● **GOAL**
Please restate, exactly as written, the lines running from the beginning of the material through the line that has "BARE_METAL_DEPTH = 0.0024" in it.

Start of INPUT DATA

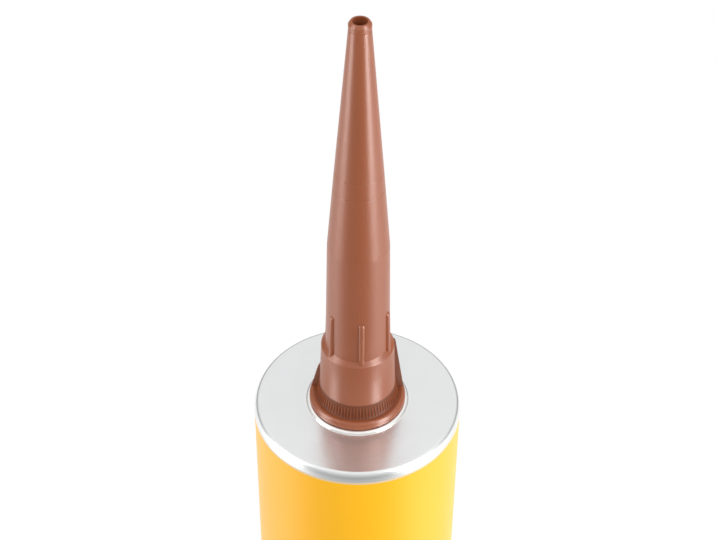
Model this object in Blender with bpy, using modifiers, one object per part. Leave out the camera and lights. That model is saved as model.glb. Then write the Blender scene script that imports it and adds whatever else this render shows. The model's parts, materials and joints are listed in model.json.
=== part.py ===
"""Sealant cartridge: a monobloc aluminium barrel, its moulded nozzle, its piston and its filling.

The cartridge stands on its rolled rear edge, with its axis on +Z. Lengths are in metres.
Compass angles run from the front, which faces -Y, towards +X.
"""

from math import cos, pi, radians, sin

import bmesh
import bpy
from mathutils import Matrix, Vector

# Clearances
SEAT_GAP = 0.0003
SLIDE_GAP = 0.0003
THREAD_GAP = 0.00035
OVERLAP = 0.0004

# Barrel: wall, shoulder and rounded rim
BARREL_LENGTH = 0.215
BARREL_RADIUS = 0.0235
BARREL_WALL = 0.0005
SHOULDER_THICKNESS = 0.0015
RIM_RADIUS = 0.0015
INNER_CORNER_RADIUS = 0.0008
BARE_METAL_DEPTH = 0.0024

# Barrel: rear edge rolled inwards, which the cartridge stands on
ROLL_RADIUS = 0.001
ROLL_FLAT_WIDTH = 0.0008
HEM_RADIUS = 0.001

# Barrel: raised boss and threaded neck
BOSS_HEIGHT = 0.0006
BOSS_MARGIN = 0.0011
BOSS_EDGE_RADIUS = 0.0002
BOSS_FOOT_RADIUS = 0.0003
NECK_RADIUS = 0.006
NECK_BORE_RADIUS = 0.005
NECK_HEIGHT = 0.0135
NECK_CHAMFER = 0.0004
MEMBRANE_THICKNESS = 0.0005
THREAD_DEPTH = 0.0006
THREAD_ROUND_RADIUS = 0.0009
THREAD_PITCH = 0.0034
THREAD_START_HEIGHT = 0.0032
THREAD_TURNS = 2.5

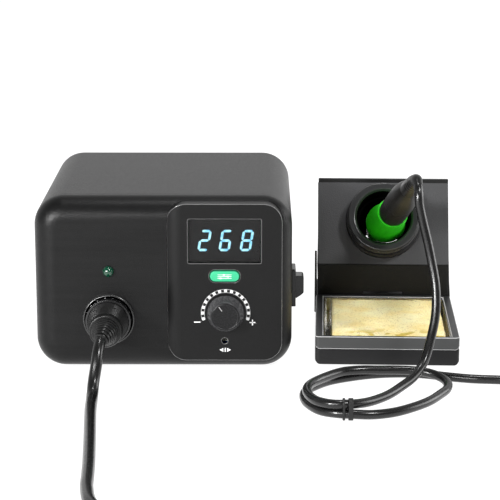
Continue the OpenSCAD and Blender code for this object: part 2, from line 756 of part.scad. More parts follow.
// Upright riser with a foot flange, and the leaning plate with its top lip
module holder_plate() {
    color([0.28, 0.28, 0.28]) at_stand() difference() {
        union() {
            block([-plate_w / 2, 0, base_top], [plate_w / 2, plate_t, riser_top]);
            block([-plate_w / 2, plate_t - SLOP, base_top], [plate_w / 2, 18, base_top + 1.6]);
            translate([0, 0, riser_top]) rotate([-plate_lean, 0, 0])
                block([-plate_w / 2, 0, -0.6], [plate_w / 2, plate_t, plate_len]);
            translate([0, plate_len * sin(plate_lean), riser_top + plate_len * cos(plate_lean) - 1])
                block([-plate_w / 2, 0, 0], [plate_w / 2, plate_t, 3]);
        }
        block([-11.5, -1, rim_top + 0.6], [11.5, plate_t + 1, rim_top + 1.8]);
        at_ring() translate([0, 0, -10]) cylinder(r = 16, h = 20);
        at_ring() for (a = RING_HOLES) rotate(a) translate([18.4, 0, -10]) cylinder(r = 1.6, h = 20);
        for (x = [-28, 28]) translate([x, 10, base_top - 1]) cylinder(r = 1.8, h = 6);
    }
}

RING_HOLES = [30, 150, 270];

// Frame of the ring: origin on the plate's front face, +Z out along the holder's axis
module at_ring() {
    translate([0, 0, riser_top]) rotate([-plate_lean, 0, 0]) translate([0, 0, ring_s])
        rotate([90, 0, 0]) children();
}

module plate_screws() {
    color([0.6, 0.6, 0.62]) at_stand() {
        for (x = [-28, 28]) translate([x, 10, base_top + 1.6]) rotate([180, 0, 0]) screw(1.5, 8, 2.9, 1.6);
        at_ring() for (a = RING_HOLES) rotate(a)
            translate([18.4, 0, -plate_t]) screw(1.4, plate_t + 6, 2.4, 1.4);
    }
}

module holder_ring() {
    r = collar_d / 2;
    color([0.16, 0.16, 0.16]) at_stand() at_ring() difference() {
        rotate_extrude() polygon([[15.9, 0], [r + 1, 0], [r + 1, 3.4], [r + 0.3, 4.4],
            [r + 0.3, collar_h - 3], [r - 0.4, collar_h - 2.4], [r - 0.1, collar_h - 1.2],
            [r - 1, collar_h], [17, collar_h], [15.9, collar_h - 1.2]]);
        for (a = RING_HOLES) rotate(a) translate([18.4, 0, -1]) cylinder(r = 1.5, h = 8);
    }
}

module guard_tube() {
    color([0.6, 0.6, 0.6]) at_stand() at_ring() difference() {
        translate([0, 0, -plate_t - guard_l]) cylinder(r = 15.4, h = guard_l + plate_t);
        translate([0, 0, -plate_t - guard_l - 1]) cylinder(r = 14.2, h = guard_l + plate_t + 2);
        for (row = [1 : 4], k = [0 : 2]) rotate(60 * k + 30 * row) translate([0, 0, -15 * row])
            rotate([0, 90, 0]) cylinder(r = 3, h = 40, center = true);
    }
}

module sponge_tray() {
    w = stand_w;
    back = -0.6;
    middle = (back - tray_len - 0.8) / 2;
    color([0.33, 0.33, 0.37]) at_stand() difference() {
        union() {
            intersection() {
                translate([0, middle, base_top + SLOP]) linear_extrude(rim_top - base_top - SLOP)
                    round_rect(w, back + tray_len + 0.8, 2.5);
                round_bottom(w, base_top + SLOP, rim_top + 5, 2.4);
            }
            block([3.4 - w / 2, 0.9 - tray_len, foot_h + 3.5], [w / 2 - 3.4, -2.4, base_top + 1]);
        }
        block([4.3 - w / 2, 1.8 - tray_len, foot_h + 5.5], [w / 2 - 4.3, -4.6, rim_top + 1]);
    }
}

module tray_liner() {
    w = stand_w - 8.8;
    back = -4.7;
    front = 1.9 - tray_len;
    z = foot_h + 5.6;
    color([0.8, 0.8, 0.78]) at_stand() translate([0, (back + front) / 2, z]) difference() {
        linear_extrude(rim_top - 0.7 - z) round_rect(w, back - front, 4);
        translate([0, 0, 0.6]) linear_extrude(20) round_rect(w - 1.2, back - front - 1.2, 3.4);
    }
}

module sponge() {
    color([0.95, 0.88, 0.6]) at_stand() block([-30, 3.2 - tray_len, foot_h + 6.4], [32.2, -5.9, rim_top - 0.9]);
}

// ---------------------------------------------------------------- iron

module at_iron() {
    translate(iron_at) rotate([0, 0, iron_swing]) rotate([90 - iron_rise, 0, 0]) children();
}

module grip_sleeve() {
    r = flange_d / 2;
    color([0.15, 0.6, 0.12]) at_iron() rotate_extrude() polygon([[6.6, -24], [8, -24], [8.4, -22],
        [8.2, -8], [8.8, -6], [r - 0.7, -4], [r, -2.4], [r, -0.6], [r - 0.5, 2.4], [r - 1.4, 8],
        [r - 2, 15], [handle_d / 2 + 0.9, 27.4], [handle_d / 2 + 0.5, 28], [6.6, 28]]);
}

module iron_handle() {
    r = handle_d / 2;
    color([0.12, 0.11, 0.1]) at_iron() rotate_extrude() polygon([[4, -24], [6.5, -24], [6.5, 28.2],
        [r, 28.2], [r + 0.2, 40], [r + 0.2, 55], [4, 55]]);
}

module handle_cap() {
    r = handle_d / 2;
    end = handle_l;
    color([0.11, 0.1, 0.1]) at_iron() rotate_extrude() polygon([[0, 55.2], [r + 0.1, 55.2],
        [r - 0.1, end - 20], [r - 0.9, end - 10], [r - 2, end - 4], [5, end - 0.2], [0, end - 0.2]]);
}

module barrel_nut() {
    color([0.75, 0.75, 0.76]) at_iron() rotate_extrude() polygon([[3.4, -30], [6.2, -30], [7.8, -28.4],
        [7.8, -24.2], [3.4, -24.2]]);
}

module iron_barrel() {
    color([0.8, 0.8, 0.8]) at_iron() rotate_extrude() polygon([[2.6, -57], [3.3, -57], [3.3, -10],
        [2.6, -10]]);
}

module heater() {
    color([0.95, 0.95, 0.92]) at_iron() translate([0, 0, -54]) cylinder(r = 1.9, h = 50);
}

module iron_tip() {
    color([0.7, 0.6, 0.5]) at_iron() rotate_extrude() polygon([[1.95, -50], [2.55, -50], [2.55, -57.1],
        [3.2, -57.1], [3.2, -59], [0.5, -58 - tip_l], [0, -58.2 - tip_l], [0, -55], [1.95, -55]]);
}

module iron_boot() {
    color([0.08, 0.08, 0.08]) swept(BOOT, BOOT_R, 16, [1, 0, 0]);
}

// ---------------------------------------------------------------- lead

module cord_drop() {
    color([0.05, 0.05, 0.05]) swept(DROP, [for (p = DROP) cord_d / 2], 10, [1, 0, 0]);
}

// Radii along the run: thicker from the point where it turns back towards the plug
function lead_radii() = [for (i = [0 : len(RUN) - 1])
    i < thick_from ? cord_d / 2 : min(cord_plug_d / 2, RUN[i].z)];

module cord_run() {
    color([0.05, 0.05, 0.05]) swept(RUN, lead_radii(), 8, [0, 0, 1]);
}

// Two turns of a wire tie round the stacked strands
module cord_tie() {
    color([0.12, 0.12, 0.12]) translate(TIE_AT) for (band = [[-1.9, 1.2], [1.6, 2.4]])
        translate([band.x, 0, 0]) rotate([90, 0, 90]) linear_extrude(band.y, center = true) difference() {
            round_rect(cord_d + 2, 2 * cord_d + 1.6, 3);
            round_rect(cord_d + 0.5, 2 * cord_d + 0.3, 2.4);
        }
}

front_shell();
upper_shell();
lower_shell();
rear_panel();
station_feet();
shell_screws();
control_panel();
display_lens();
display_module();
display_segments();
control_board();
board_screws();
set_button();
switch_plunger();
set_switch();
temp_knob();
knob_shaft();
potentiometer();
cal_trimmer();
cal_rotor();
led_lens();
led_holder();
socket_ring();
socket_shell();
plug_ring();
plug_body();
plug_boot();
switch_housing();
switch_rocker();
switch_terminals();
mains_inlet();
inlet_pins();
transformer_core();
transformer_winding();
transformer_bracket();
power_board();
board_parts();
heatsink();
fuse();
ribbon_cable();
stand_base();
stand_feet();
holder_plate();
plate_screws();
holder_ring();
guard_tube();
sponge_tray();
tray_liner();
sponge();
iron_tip();
barrel_nut();
iron_barrel();
heater();
grip_sleeve();
iron_handle();
handle_cap();
iron_boot();
cord_drop();
cord_run();
cord_tie();
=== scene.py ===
"""Soldering station: camera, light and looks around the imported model. Metres, Z up."""

import json
import math

import bmesh
import bpy
from mathutils import Matrix, Vector, noise


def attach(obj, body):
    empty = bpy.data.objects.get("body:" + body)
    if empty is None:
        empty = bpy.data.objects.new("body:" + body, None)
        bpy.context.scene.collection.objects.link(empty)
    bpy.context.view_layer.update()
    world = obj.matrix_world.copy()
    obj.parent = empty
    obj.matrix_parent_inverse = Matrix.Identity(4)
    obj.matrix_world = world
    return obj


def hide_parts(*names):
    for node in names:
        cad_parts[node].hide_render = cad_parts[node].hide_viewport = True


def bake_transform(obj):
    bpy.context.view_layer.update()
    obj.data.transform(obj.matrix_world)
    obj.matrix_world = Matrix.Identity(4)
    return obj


MM = 0.001
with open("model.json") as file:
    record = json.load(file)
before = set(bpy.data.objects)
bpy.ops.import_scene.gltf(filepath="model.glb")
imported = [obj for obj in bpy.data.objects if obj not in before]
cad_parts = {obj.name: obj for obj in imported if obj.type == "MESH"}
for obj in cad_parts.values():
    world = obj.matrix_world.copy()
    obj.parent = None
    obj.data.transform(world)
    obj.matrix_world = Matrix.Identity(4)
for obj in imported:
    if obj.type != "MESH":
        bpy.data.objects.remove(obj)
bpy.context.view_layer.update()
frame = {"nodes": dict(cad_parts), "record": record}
scene = bpy.context.scene
NODES = frame["nodes"]

# ---------------------------------------------------------------- camera

CAMERA_AT = (0.0511, -1.04955, 0.3009)
CAMERA_DOWN, CAMERA_LEFT = 13.35, 0.27
cam_data = bpy.data.cameras.new("camera")
cam_data.sensor_width = 36
cam_data.lens = 136.8
cam = bpy.data.objects.new("camera", cam_data)
scene.collection.objects.link(cam)
cam.location = CAMERA_AT
cam.rotation_euler = (math.radians(90 - CAMERA_DOWN), 0, math.radians(CAMERA_LEFT))
scene.camera = cam

# ---------------------------------------------------------------- the lead's route, in millimetres

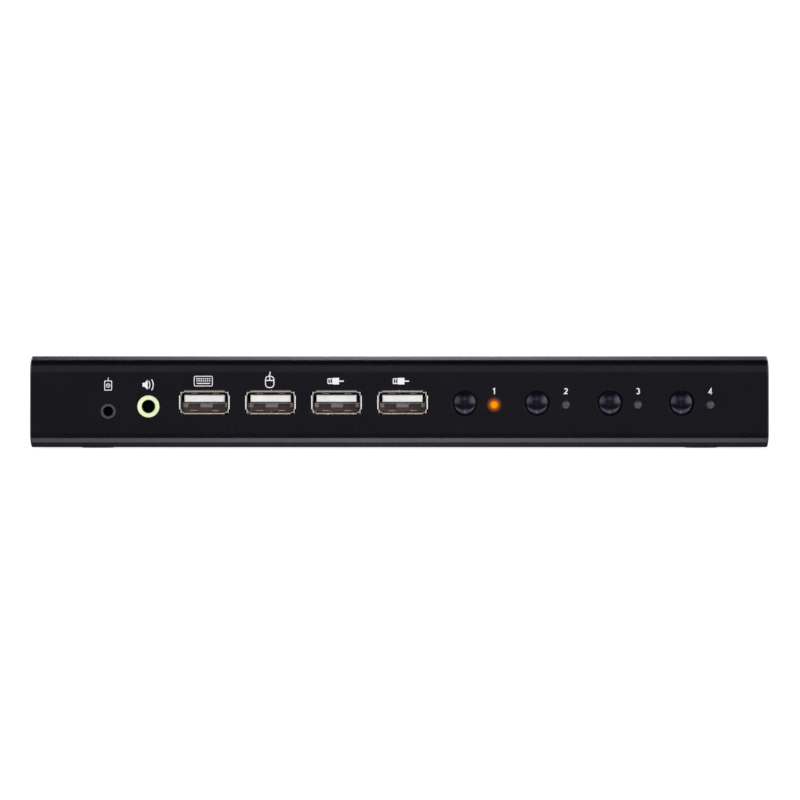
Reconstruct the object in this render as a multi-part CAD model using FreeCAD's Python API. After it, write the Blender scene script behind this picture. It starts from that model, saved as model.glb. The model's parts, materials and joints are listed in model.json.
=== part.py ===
"""A four-port desktop KVM switch.

A moulded front bezel, a folded steel cover, a base plate and a rear panel enclose one
circuit board that carries every socket, push button and indicator.

Frame: +Z is up, the front faces -Y, and +X is to the right seen from the front. The origin
is the centre of the footprint, on the surface that the feet stand on. Millimetres.
"""
import FreeCAD
import Part
import math
import os

Vector = FreeCAD.Vector
ALONG_X = Vector(1, 0, 0)
ALONG_Y = Vector(0, 1, 0)
ALONG_Z = Vector(0, 0, 1)

# ---- overall size ----
BODY_WIDTH = 202.0
BODY_HEIGHT = 25.0
OVERALL_DEPTH = 90.0        # from the button domes to the mouths of the rear sockets
TABLE_GAP = 0.3             # under the bezel's lower edge
BUTTON_PROUD = 0.8          # how far a button dome stands out of the bezel's flat face
SOCKET_PROUD = 0.8          # how far the rear sockets stand out of the rear panel

BOTTOM_Z = TABLE_GAP
TOP_Z = BOTTOM_Z + BODY_HEIGHT
MID_Z = (BOTTOM_Z + TOP_Z) / 2
FRONT_Y = -OVERALL_DEPTH / 2 + BUTTON_PROUD     # the bezel's flat face
REAR_Y = OVERALL_DEPTH / 2 - SOCKET_PROUD       # the rear panel's outer face
MOUTH_Y = OVERALL_DEPTH / 2                     # the mouths of the rear sockets

# ---- front bezel ----
BEZEL_DEPTH = 12.0
BEZEL_BACK_Y = FRONT_Y + BEZEL_DEPTH
BEZEL_WALL = 2.2
FACE_WALL = 2.4
TOP_FACETS = ((2.0, 14.0), (1.2, 40.0), (1.2, 65.0))        # (height, lean back in degrees)
BOTTOM_FACETS = ((1.3, 14.0), (1.2, 40.0), (1.3, 60.0))     # both from the flat face outward
CREASE_RADIUS = 0.5
END_ROUNDING = 0.5
TAB_X = 60.0                # the tabs and clips that reach back into the case
TAB_WIDTH = 10.0
TAB_ROOT = 6.0              # how far inside the bezel they start
TAB_REACH = 9.0
TAB_THICKNESS = 2.4
CLIP_REACH = 5.0
CLIP_THICKNESS = 1.6

# ---- sheet metal case ----
SHEET = 0.8
CASE_INSET = 0.4            # the case is this much smaller than the bezel on each side
CASE_HALF = BODY_WIDTH / 2 - CASE_INSET
CASE_TOP_Z = TOP_Z - CASE_INSET
BASE_Z = 1.5                # underside of the base plate
FLOOR_Z = BASE_Z + SHEET
BEND_RADIUS = 1.2
FLANGE_WIDTH = 7.0          # flanges folded in from the cover's lower edges
FLANGE_X = CASE_HALF - SHEET - FLANGE_WIDTH
GAP = 0.15                  # assembly gap between sheet metal parts
VENT_COUNT = 9
VENT_PITCH = 5.0
VENT_SIZE = (2.0, 9.0)      # width and height of one side vent
VENT_SHIFT = Vector(0, 6.0, 2.0)        # of the middle vent, from the middle of a side
BASE_SLOT_X = 40.0
BASE_SLOT_COUNT = 5
BASE_SLOT_PITCH = 4.0
BASE_SLOT_SIZE = (24.0, 1.6)
REAR_FLANGE = 9.0           # depth of the rear panel's flange along the base
WINDOW_PLAY = 0.2           # between a rear socket and the edge of its window

# ---- circuit board and fasteners ----
BOARD_TOP_Z = MID_Z - 4.2
BOARD_THICKNESS = 1.6
BOARD_BOTTOM_Z = BOARD_TOP_Z - BOARD_THICKNESS
BOARD_HALF = 97.0
BOARD_FRONT_Y = FRONT_Y + 3.2
BOARD_REAR_Y = REAR_Y - SHEET - 0.8
LEAD_END_Z = BOARD_BOTTOM_Z - 0.8       # how far soldered leads reach below the board
STANDOFF_PLACES = [(x, y) for x in (-86.0, 0.0, 86.0) for y in (-22.0, 22.0)]
STANDOFF_RADIUS = 2.75
SCREW_RADIUS = 1.5
TAP_CLEARANCE = 0.025       # around a shank in its tapped hole
HOLE_CLEARANCE = 0.15       # around a shank in a plain hole
SCREW_HEAD_RADIUS = 2.5
SCREW_HEAD_HEIGHT = 1.0
SCREW_RECESS = 0.6          # depth of the cross, as a share of the head's height
SCREW_CROSS = (2.75, 0.7)   # length and width of each slot of the cross
CASE_SCREW_LENGTH = 2.8
BOARD_SCREW_LENGTH = 4.8
COVER_SCREW_YS = (-24.0, 6.0, 38.0)
COVER_SCREW_INSET = 3.0     # from the free edge of the cover's flange
REAR_SCREW_XS = (-70.0, 0.0, 70.0)
REAR_SCREW_INSET = 4.5      # from the rear panel's outer face
BEZEL_SCREW_INSET = 4.0     # from the end of a bezel tab
FOOT_RADIUS = 5.0
FOOT_TAPER = 0.6
FOOT_PLACES = [(x, y) for x in (-84.0, 84.0) for y in (-26.0, 34.0)]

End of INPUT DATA

● **FINISHED ANSWER**
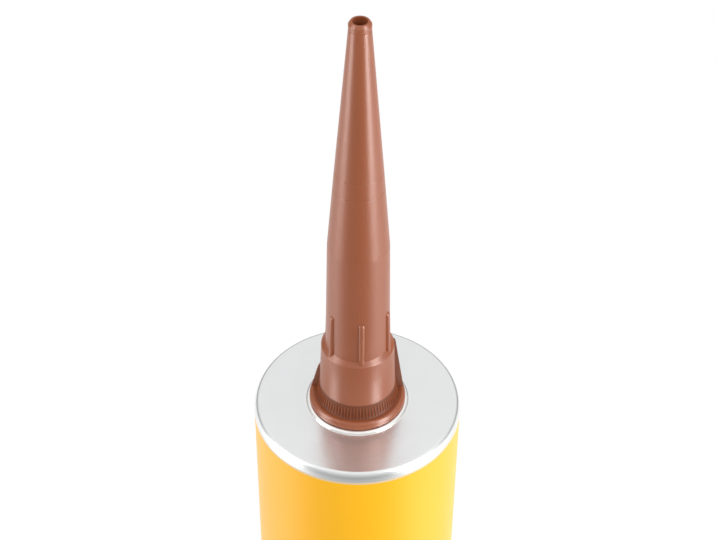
Model this object in Blender with bpy, using modifiers, one object per part. Leave out the camera and lights. That model is saved as model.glb. Then write the Blender scene script that imports it and adds whatever else this render shows. The model's parts, materials and joints are listed in model.json.
=== part.py ===
"""Sealant cartridge: a monobloc aluminium barrel, its moulded nozzle, its piston and its filling.

The cartridge stands on its rolled rear edge, with its axis on +Z. Lengths are in metres.
Compass angles run from the front, which faces -Y, towards +X.
"""

from math import cos, pi, radians, sin

import bmesh
import bpy
from mathutils import Matrix, Vector

# Clearances
SEAT_GAP = 0.0003
SLIDE_GAP = 0.0003
THREAD_GAP = 0.00035
OVERLAP = 0.0004

# Barrel: wall, shoulder and rounded rim
BARREL_LENGTH = 0.215
BARREL_RADIUS = 0.0235
BARREL_WALL = 0.0005
SHOULDER_THICKNESS = 0.0015
RIM_RADIUS = 0.0015
INNER_CORNER_RADIUS = 0.0008
BARE_METAL_DEPTH = 0.0024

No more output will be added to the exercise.